Here is how nxtool will use this to generate whitelists:
  1. extract global_filters from nxapi.json, and create the base ES filter :
     { "whitelisted" : "false" }
  2. merge base ES filter with provided cmd line filter (--filter, -s www.x1.fr)
     { "whitelisted" : "false", "server" : "www.x1.fr" }
  3. For each static field of the template, merge it in base ES filter :
     { "whitelisted" : "false", "server" : "www.x1.fr", "zone" : "HEADERS", "var_name" : "cookie" }
  4. For each field to be expanded (value is `?`) :
   4.1. select all possible values for this field (id) matching base ES filter, (ie. 1000 and 1001 here)
   4.2. attempt to generate a whitelist for each possible value, and evaluate its scores.
	{ "whitelisted" : "false", "server" : "www.x1.fr", "zone" : "HEADERS", "var_name" : "cookie", "id" : "1000"}
	{ "whitelisted" : "false", "server" : "www.x1.fr", "zone" : "HEADERS", "var_name" : "cookie", "id" : "1001"}
  5. For each final set that provided results, output a whitelist.


Templates support :
  * `"field" : "value"` : A static value that must be present in exception for template to be true.
  * `"field" : "?"` : A value that must be expanded from database content (while matching static&global filters).
    	       unique values for "field" will then be used for whitelist generation (one whitelist per unique value).
  * `"?field" : "regexp"` : A regular expression for a field content that will be searched in database.
    	       unique values matching regexp for "field" will then be used for whitelist generation (one whitelist per unique value).
  * `"_statics" : { "field" : "value" }` : A static value to be used at whitelist generation time.
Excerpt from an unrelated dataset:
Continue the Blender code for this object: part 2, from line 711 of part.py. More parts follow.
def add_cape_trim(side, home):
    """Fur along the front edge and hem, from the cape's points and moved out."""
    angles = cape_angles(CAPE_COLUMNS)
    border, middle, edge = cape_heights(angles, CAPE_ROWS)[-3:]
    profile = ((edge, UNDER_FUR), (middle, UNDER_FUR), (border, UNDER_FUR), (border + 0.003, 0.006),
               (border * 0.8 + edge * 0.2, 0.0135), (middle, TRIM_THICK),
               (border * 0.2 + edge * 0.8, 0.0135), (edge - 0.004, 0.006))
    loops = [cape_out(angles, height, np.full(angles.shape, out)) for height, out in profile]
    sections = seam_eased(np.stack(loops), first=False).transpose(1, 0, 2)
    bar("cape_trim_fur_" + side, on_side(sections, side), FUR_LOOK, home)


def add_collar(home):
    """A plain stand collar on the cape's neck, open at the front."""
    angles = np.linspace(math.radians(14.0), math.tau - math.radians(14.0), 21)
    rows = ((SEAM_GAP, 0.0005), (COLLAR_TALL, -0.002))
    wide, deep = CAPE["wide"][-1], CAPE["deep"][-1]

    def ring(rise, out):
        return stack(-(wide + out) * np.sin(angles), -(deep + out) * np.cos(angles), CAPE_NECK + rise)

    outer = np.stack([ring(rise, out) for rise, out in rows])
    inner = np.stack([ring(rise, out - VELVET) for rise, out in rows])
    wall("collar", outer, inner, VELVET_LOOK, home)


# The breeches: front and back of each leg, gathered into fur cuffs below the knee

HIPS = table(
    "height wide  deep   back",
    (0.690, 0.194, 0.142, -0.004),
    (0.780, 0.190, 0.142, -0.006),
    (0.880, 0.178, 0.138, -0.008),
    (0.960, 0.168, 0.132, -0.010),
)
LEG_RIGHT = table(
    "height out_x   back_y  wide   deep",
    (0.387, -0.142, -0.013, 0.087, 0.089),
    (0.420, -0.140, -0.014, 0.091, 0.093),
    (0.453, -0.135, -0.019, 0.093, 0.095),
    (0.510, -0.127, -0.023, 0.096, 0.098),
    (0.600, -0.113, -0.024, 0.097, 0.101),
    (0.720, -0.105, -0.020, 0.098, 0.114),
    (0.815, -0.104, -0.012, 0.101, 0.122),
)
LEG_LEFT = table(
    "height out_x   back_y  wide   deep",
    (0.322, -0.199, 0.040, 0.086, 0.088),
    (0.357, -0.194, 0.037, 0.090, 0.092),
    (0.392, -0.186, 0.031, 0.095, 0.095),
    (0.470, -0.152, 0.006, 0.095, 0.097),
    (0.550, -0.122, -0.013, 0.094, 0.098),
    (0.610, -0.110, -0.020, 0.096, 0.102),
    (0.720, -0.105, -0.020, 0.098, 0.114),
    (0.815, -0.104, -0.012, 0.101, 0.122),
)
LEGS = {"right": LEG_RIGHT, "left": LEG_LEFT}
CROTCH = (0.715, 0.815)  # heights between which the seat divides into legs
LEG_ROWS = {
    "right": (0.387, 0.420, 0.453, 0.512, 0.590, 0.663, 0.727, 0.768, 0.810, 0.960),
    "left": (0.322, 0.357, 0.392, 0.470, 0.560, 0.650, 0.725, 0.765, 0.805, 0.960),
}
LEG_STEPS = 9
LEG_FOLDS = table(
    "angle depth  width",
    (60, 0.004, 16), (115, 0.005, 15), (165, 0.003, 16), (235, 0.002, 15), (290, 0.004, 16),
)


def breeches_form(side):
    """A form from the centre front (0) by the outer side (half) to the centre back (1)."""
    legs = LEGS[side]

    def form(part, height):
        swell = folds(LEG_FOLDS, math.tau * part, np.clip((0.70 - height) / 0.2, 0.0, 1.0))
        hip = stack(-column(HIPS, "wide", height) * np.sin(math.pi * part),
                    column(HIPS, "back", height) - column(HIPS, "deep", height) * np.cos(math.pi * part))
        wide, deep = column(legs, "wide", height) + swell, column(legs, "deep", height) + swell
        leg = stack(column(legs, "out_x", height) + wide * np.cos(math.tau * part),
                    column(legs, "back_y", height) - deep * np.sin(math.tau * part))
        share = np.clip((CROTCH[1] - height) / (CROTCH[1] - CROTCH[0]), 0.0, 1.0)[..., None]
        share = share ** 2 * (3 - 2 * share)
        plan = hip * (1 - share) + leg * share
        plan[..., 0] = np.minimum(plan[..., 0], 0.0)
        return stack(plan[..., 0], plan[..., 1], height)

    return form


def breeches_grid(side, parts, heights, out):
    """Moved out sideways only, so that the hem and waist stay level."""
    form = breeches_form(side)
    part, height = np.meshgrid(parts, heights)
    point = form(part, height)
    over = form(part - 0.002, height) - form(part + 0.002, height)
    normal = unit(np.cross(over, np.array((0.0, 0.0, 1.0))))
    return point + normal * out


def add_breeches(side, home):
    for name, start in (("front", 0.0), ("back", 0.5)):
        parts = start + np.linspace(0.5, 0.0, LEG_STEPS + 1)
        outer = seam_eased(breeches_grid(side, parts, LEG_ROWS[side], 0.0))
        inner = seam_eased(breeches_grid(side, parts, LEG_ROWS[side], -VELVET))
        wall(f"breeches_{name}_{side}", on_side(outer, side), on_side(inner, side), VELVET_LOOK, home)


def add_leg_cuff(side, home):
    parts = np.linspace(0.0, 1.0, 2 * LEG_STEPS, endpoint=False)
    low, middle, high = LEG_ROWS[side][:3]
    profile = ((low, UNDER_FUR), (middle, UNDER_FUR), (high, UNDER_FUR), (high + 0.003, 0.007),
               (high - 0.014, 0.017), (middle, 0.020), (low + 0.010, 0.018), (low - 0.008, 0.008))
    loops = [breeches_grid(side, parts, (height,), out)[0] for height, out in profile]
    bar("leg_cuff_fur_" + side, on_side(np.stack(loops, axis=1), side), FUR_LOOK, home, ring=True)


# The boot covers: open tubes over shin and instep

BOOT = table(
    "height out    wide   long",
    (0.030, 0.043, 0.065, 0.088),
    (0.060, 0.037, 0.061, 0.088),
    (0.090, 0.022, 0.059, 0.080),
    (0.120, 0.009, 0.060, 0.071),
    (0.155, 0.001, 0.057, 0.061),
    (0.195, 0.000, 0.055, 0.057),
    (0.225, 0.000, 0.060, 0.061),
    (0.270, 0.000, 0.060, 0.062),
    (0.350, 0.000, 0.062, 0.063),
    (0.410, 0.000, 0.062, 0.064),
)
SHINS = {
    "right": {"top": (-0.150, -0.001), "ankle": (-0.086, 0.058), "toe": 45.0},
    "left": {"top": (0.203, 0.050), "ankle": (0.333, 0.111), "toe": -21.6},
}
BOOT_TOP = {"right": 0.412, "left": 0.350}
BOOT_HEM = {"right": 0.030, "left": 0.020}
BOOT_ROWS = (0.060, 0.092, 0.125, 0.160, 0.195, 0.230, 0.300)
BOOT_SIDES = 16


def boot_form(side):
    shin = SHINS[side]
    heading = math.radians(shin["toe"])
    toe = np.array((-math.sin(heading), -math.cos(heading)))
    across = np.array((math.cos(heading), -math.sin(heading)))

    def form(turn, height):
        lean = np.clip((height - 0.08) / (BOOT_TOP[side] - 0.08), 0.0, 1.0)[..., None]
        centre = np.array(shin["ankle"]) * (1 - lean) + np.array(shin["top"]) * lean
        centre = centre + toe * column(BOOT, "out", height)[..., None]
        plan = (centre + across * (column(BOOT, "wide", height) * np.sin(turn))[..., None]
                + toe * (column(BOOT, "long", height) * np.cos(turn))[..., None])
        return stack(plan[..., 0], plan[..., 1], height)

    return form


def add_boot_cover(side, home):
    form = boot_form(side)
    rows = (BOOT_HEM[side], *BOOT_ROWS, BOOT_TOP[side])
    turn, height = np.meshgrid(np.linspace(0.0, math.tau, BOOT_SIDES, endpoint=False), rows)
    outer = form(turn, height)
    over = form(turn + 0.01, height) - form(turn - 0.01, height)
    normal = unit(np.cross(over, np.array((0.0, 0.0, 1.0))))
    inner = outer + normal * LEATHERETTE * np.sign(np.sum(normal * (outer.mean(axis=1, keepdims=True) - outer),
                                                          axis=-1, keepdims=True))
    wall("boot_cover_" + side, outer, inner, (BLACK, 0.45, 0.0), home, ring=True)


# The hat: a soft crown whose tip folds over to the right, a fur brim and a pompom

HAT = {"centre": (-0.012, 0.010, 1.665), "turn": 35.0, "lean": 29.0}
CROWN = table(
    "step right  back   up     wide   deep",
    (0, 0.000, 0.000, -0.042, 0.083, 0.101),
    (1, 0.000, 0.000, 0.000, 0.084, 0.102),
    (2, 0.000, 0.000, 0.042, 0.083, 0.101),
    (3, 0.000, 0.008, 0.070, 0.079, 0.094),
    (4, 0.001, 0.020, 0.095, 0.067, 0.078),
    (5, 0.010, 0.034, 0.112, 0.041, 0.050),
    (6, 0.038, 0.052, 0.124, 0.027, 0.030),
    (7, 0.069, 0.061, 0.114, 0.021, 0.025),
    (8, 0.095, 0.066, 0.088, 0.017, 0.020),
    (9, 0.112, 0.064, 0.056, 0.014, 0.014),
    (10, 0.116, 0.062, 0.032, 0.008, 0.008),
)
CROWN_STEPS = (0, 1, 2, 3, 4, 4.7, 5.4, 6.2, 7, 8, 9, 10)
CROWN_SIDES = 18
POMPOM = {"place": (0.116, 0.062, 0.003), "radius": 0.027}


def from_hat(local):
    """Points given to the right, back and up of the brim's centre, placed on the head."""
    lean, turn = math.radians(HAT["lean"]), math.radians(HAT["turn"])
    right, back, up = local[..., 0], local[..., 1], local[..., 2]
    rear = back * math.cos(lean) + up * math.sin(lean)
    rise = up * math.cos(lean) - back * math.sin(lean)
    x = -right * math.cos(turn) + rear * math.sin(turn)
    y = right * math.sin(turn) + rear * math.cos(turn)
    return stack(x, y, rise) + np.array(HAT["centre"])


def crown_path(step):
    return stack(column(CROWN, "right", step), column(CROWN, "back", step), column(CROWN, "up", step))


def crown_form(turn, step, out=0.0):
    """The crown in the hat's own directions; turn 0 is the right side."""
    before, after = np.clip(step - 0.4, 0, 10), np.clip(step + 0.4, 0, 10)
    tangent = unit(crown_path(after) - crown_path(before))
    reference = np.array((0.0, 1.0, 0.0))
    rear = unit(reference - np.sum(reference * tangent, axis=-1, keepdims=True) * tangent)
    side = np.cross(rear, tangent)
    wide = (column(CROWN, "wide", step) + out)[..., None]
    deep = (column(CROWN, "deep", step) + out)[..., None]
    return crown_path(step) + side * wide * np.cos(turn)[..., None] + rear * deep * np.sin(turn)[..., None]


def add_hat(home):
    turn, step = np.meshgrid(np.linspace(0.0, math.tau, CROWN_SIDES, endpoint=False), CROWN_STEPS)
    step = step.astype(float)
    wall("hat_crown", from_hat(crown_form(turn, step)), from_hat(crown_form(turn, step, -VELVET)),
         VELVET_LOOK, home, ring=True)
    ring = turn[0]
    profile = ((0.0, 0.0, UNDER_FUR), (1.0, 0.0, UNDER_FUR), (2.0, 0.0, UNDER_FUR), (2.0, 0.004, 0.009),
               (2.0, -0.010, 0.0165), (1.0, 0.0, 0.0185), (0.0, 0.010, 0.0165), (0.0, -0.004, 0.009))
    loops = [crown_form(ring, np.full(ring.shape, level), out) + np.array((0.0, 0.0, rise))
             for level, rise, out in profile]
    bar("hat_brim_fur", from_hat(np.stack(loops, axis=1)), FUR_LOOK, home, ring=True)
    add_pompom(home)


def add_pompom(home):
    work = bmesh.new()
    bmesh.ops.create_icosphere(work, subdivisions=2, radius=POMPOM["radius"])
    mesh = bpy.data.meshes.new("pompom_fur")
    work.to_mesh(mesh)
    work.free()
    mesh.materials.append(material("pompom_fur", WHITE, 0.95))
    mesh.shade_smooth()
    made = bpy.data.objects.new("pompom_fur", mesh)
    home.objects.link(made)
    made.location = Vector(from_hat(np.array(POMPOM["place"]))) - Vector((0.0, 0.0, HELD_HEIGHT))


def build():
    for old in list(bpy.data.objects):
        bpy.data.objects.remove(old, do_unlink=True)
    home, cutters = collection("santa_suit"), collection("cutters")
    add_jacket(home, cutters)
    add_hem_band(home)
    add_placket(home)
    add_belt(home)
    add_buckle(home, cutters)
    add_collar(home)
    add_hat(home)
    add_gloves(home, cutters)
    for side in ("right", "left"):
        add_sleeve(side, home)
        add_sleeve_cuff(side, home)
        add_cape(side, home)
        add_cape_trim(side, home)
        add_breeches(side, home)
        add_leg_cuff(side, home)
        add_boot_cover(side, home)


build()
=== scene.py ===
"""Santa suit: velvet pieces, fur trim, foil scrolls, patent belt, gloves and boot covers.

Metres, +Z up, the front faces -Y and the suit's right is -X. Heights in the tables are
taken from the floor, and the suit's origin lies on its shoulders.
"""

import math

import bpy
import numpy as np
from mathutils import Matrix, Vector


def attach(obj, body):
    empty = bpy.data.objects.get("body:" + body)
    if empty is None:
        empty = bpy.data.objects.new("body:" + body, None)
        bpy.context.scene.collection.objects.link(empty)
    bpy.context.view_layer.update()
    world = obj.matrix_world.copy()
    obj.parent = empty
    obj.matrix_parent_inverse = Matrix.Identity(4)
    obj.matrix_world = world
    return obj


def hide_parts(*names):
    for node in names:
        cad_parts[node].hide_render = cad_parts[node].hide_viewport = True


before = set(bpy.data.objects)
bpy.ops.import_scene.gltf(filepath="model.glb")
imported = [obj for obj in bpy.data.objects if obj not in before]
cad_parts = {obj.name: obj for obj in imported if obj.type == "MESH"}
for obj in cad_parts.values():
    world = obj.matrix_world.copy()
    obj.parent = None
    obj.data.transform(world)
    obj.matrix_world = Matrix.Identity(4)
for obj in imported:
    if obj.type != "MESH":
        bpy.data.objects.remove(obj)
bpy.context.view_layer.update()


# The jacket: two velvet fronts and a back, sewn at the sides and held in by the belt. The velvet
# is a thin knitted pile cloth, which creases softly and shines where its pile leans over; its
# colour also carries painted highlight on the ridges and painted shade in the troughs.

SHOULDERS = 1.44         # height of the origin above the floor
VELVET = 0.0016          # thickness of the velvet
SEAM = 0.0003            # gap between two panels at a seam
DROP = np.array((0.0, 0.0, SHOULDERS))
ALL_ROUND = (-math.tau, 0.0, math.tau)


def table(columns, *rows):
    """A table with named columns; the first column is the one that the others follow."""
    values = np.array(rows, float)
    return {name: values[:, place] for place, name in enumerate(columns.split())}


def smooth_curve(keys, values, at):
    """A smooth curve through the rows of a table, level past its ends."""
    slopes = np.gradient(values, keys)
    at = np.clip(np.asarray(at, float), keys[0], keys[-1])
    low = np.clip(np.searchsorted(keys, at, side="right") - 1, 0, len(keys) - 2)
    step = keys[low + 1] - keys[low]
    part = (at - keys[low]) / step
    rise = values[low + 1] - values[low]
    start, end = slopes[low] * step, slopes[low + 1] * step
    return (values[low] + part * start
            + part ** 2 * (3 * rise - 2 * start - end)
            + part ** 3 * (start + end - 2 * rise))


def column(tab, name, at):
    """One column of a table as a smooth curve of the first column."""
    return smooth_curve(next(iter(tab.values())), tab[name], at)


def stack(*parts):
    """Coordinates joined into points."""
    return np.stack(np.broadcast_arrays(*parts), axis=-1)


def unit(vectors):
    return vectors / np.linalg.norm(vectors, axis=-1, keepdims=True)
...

Does not take part in search process,
    		only at 'output' time. ie. `"_statics" : { "id" : "0" }` is the only way to have a whitelist outputing a 'wl:0'.
  * `"_msg" : "string" ` : a text message to help the user understand the template purpose.
  * `"_success" : { ... }` : A dict supplied to overwrite/complete 'global' scoring rules.
  * `"_warnings" : { ... }` : A dict supplied to overwrite/complete 'global' scoring rules.


# Understanding scoring

Scoring mechanism :
  * Scoring mechanism is a very trivial approach, relying on three kinds of "scoring" expressions : _success, _warning, _deny.
  * Whenever a _success rule is met while generating a whitelist, it will INCREASE the "score" of the whitelist by 1.
  * Whenever a _warning rule is met while generating a whitelist, it will DECREASE the "score" of the whitelist by 1.
  * Whenever a _deny rule is met while generating a whitelist, it will disable the whitelist output.

_note:_
In order to understand scoring mechanism, it is crucial to tell the difference between a template and a rule.
A template is a .json file which can match many events. A rule is usually a subpart of a template results.
For example, if we have this data :

    [ {"id" : 1, "zone" : HEADERS, ip:A.A.A.A},
      {"id" : 2, "zone" : HEADERS, ip:A.A.A.A},
      {"id" : 1, "zone" : ARGS, ip:A.B.C.D}
    ]


And this template :

    {"id" : 1, "zone" : "?"}

Well, template_ip would be 2, as 2 peers triggered events with ID:1.
However, rule_ip would be 1, as the two generated rules ('id:1 mz:ARGS' and 'id:1 mz:HEADERS'),
were triggered each by one unique peer.

If --slack is present, scoring is ignored, and all possible whitelists are displayed.
In normal conditions, whitelists with more than 0 points are displayed.
The default filters enabled in nxapi, from nxapi.json :


    "global_warning_rules" : {
      "rule_ip" : ["<=", 10 ],
      "global_rule_ip_ratio" : ["<", 5]
      },
    "global_success_rules" : {
      "global_rule_ip_ratio" : [">=", 10],
      "rule_ip" : [">=", 10]
      },
    "global_deny_rules" : {
     "global_rule_ip_ratio" : ["<", 2]
      },


  * rule_N <= X : "at least" X uniq(N) where present in the specific events from which the WL is generated.
    * '"rule_ip" : ["<=", 10 ],' : True if less than 10 unique IPs hit the event
    * '"rule_var_name" : [ "<=", "5" ]' : True if less than 5 unique variable names hit the event
  * template_N <= X : "at least" X uniq(N) where present in the specific events from which the WL is generated.
    * Note the difference with "rule_X" rules.
  * global_rule_ip_ratio < X : "at least" X% of the users that triggered events triggered this one as well.
    * however, ration can theorically apply to anything, just ip_ratio is the most common.